By rapidly introducing algorithmic systems, many countries have hoped to prevent further lockdown measures through simple solutions. The new report, Automated Decision-Making Systems in the COVID-19 Pandemic: A European Perspective, provides an overview of which technologies are being used – where and how. The report features the insights of scientists and journalists from 16 European countries regarding the application cases in each. Classifying the examples provided, the report compares various approaches pursued in Europe. It shows that among European countries – but particularly when comparing Europe to other parts of the world – there are considerable differences in how countries deal with the tensions involved with balancing the technologies’ potential for surveillance against protecting basic human rights.

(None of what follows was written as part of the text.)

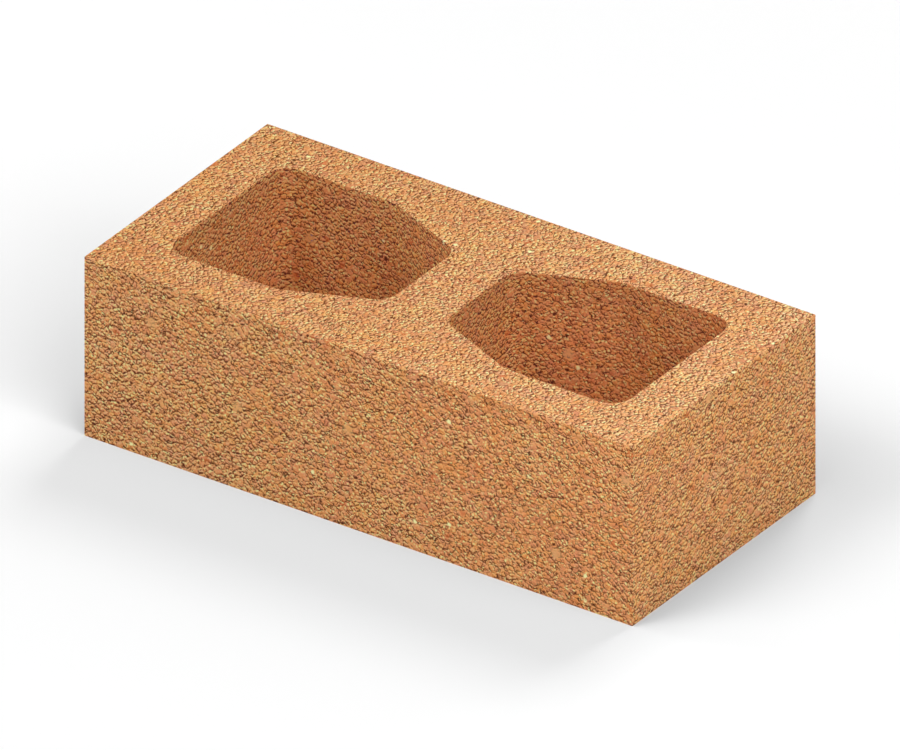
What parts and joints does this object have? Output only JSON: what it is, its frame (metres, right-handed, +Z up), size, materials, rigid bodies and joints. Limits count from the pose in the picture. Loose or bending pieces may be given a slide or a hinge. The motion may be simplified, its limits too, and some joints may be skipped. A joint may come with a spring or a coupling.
{
  "type": "hollow clay brick",
  "caption": "Rectangular fired clay brick with a pair of upright through cells that narrow towards a thick centre web; filleted cell corners and crisp arrises.",
  "frame": {"origin": "middle of the lower bed face, which is the middle of the centre web's underside", "axes": "+X along the brick's length, +Y through the wall that it builds, +Z up, along the cells"},
  "size_m": [0.29, 0.14, 0.09],
  "materials": {
    "fired_clay": "unglazed, open and granular, orange-brown with buff, rust and dark specks"
  },
  "bodies": {
    "root": {"hollow_brick": "fired_clay"}
  },
  "joints": []
}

Particularly in Asia and the Middle East, many countries are fully leveraging the potential for surveillance through technological applications. Here we see the widespread use of often mandatory apps designed to monitor those in quarantine as well as tracking wristbands and facial recognition technology in efforts to enforce restrictions. But we find invasive technological solutions and surveillance approaches in Europe as well: Poland has introduced an app that regularly requests the location data and photos of users as a means of ensuring compliance with quarantine measures. Downloading this app has been mandatory for all citizens since April. And Slovenia has adopted anti-corona legislation that gives the police force greater power to monitor the public through digital tools such as facial recognition.
At the same time, EU institutions and the WHO have called on states to ensure that the technologies in use do not violate human rights by issuing guidelines that include criteria such as voluntary participation, non-discrimination and compliance with data protection requirements. Many European countries have sought to integrate these criteria and thus rely on decentralized approaches (e.g., Estonia, Finland, Switzerland) and open-source technologies (e.g., Germany).
However, despite WHO warnings against a too-rapid rush to apply technological solutions, many of these technologies – such as contact-tracing apps – have been introduced in several countries before their benefits and their effectiveness in containing the pandemic have been determined. The report’s findings underscore the need to view technology as an important part of a larger effort to achieve a new normality, not as a silver bullet able to rapidly resolve all problems associated with the pandemic.
The publication is a special edition of the Automating Society Report 2020, which provides an overview of the applications, debates and regulatory decisions concerning European ADM systems in various areas. The report is scheduled to be published in October.